Photo Affiche Paris-Europe magazine

           Илья сделал великий проект, великий! Как настоящий бог-демиург, он не просто сочинил и сконструировал целый мир — он ещё и выстроил само пространство свободы, где каждый перформер, где каждый «сам-себе-режиссёр» (да и оператор, организующий сцену) смог жить — ровно так, как сам захотел — в меру своей креативности, в живом и текучем процессе. Это прежде всего страшно, это пугает. Радость приходит позже. Но это опыт, который навсегда делает нас другими (я не разделяю тут непосредственных участников и зрителей, в этом смысле все мы тут были — соучастники). Меняет нас почти насильно — в отличие от трехкопеечного дешевого глянца каких-нибудь — подставьте уж название сами — современных российских сериалов. Это особенно хорошо проверяется по диалогам, а также по сценам насилия и трансгрессивного секса. Для меня, например, в «Саше/Валере» катарсис обрушивается на зрителя дважды — не только в заключительной сцене, когда герой напрямую говорит с Богом, сидя в сортире. Нет, уже тогда, когда любовники делят между собой покрывало, и никак не могут укрыться вдвоём, и оба уже равно вымучены той особой, угасающей нежностью, в которой много печали. «Да я уже кончил, я больше не хочу, не нужно», мямлит смущенный человек, этот совсем простецкий парень, который никак не рассчитывал на какие-то там чувства, — но этот росток любви уже никуда не денешь, с ним уже не справиться… Ну а я, благодарный зритель, замиравший и вздрагивавший в унисон, глядела на всё это безобразие, твердя про себя балабановскую мантру-заклинание «я тоже хочу!»… В таком раскладе, в такой эмоциональной парадигме со-переживания, почти насильственного принуждения к со-чувствию, «аффективный атлетизм», к которому призывал Арто а своём «театре жестокости», поистине требуется от нас всех — по обе стороны экрана ».

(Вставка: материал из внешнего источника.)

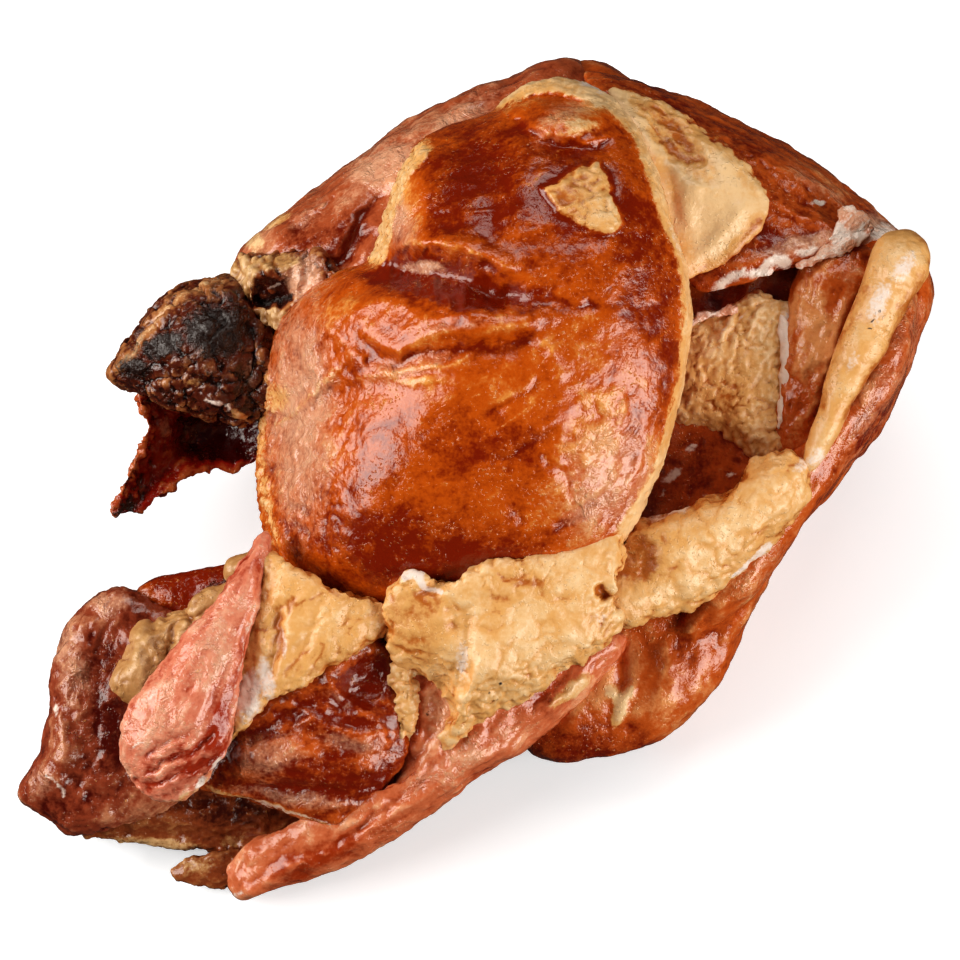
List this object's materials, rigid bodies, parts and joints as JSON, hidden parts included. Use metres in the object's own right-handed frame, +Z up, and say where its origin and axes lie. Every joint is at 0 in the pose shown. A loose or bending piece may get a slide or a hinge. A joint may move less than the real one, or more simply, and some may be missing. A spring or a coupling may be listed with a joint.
{
  "type": "smoked pork tail",
  "caption": "Thick rump end of a smoked pork tail: a glossy meat dome with folds of fat, side flaps and a charred root.",
  "frame": {"origin": "on the floor under the middle of the piece's box", "axes": "+Z up, +X towards the broad rump end's fat roll, -Y towards the viewer, with the flaps and charred root at -X"},
  "size_m": [0.2009, 0.1814, 0.1014],
  "materials": {
    "smoked_meat": "glossy smoked skin with cream fat"
  },
  "bodies": {
    "root": {"pork_tail": "smoked_meat"}
  },
  "joints": []
}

         Когда пытаешься поставить «Дау» в культурный и художественный контекст современной Франции, на ум приходят не только «дягилевские сезоны», но и более ранняя «восточная прививка», о которой вспоминал потом Иннокентий Анненский (стихотворение «Буддийская месса в Париже», посвящённое тибетской махаянской службе в Музее Guimet в июне 1898 года): «А в воздухе жила непонятая фраза, /Рожденная душой в мучении экстаза, / Чтоб чистые сердца в ней пили благодать… / И странно было мне и жутко увидать, /Как над улыбками спускалися вуали / И пальцы нежные цветы богов роняли.» Поэт сокрушается, что проповедь Агвана Доржиева, «базальтового монгола» (бурятского ламы, посланника Далай-ламы XIII, позднее погибшего в сталинской тюремной больнице в Улан-Удэ в январе 1938 года), так и не дошла до сердец парижан… (Поклон тут, через все узлы времени, нашим алтайским шаманам, которые успевали и спеть для почтеннейшей публики, и провести  свои важные обряды ритуального очищения)

            Думаю, что для посетителей и свидетелей «Дау» в Париже ощутима была скорее какая-то смутная печаль, перемежаемая минутами эйфорического веселья. Вот редкая похвала во французском издании от молодого бразильского блогера и журналиста (это зачин к статье Ксавье Фальто (Xavier Faltot) в журнале «Beaux-arts» от 2 марта 2019 года): «Такое событие, которое было одновременно титанично, яростно-страстно, мистично, тотально, необыкновенно, порнографично, жестоко…» На самом деле, я видела похожих на него студентов, сгрудившихся как воробушки, со своими рюкзачками, с цинковыми кружками водки — как они в растерянности сидели группками ночью, ближе к трём-четырём часам на ступеньках Театра де ля Вилль. На тех же ступеньках, где в юбилейный год французских гастролей, в последний свой год сидела растерянная и печальная Пина Бауш. Потому что Дау – так же как и последние гастроли Пины -это водораздел,когда мир  уже не будет прежним.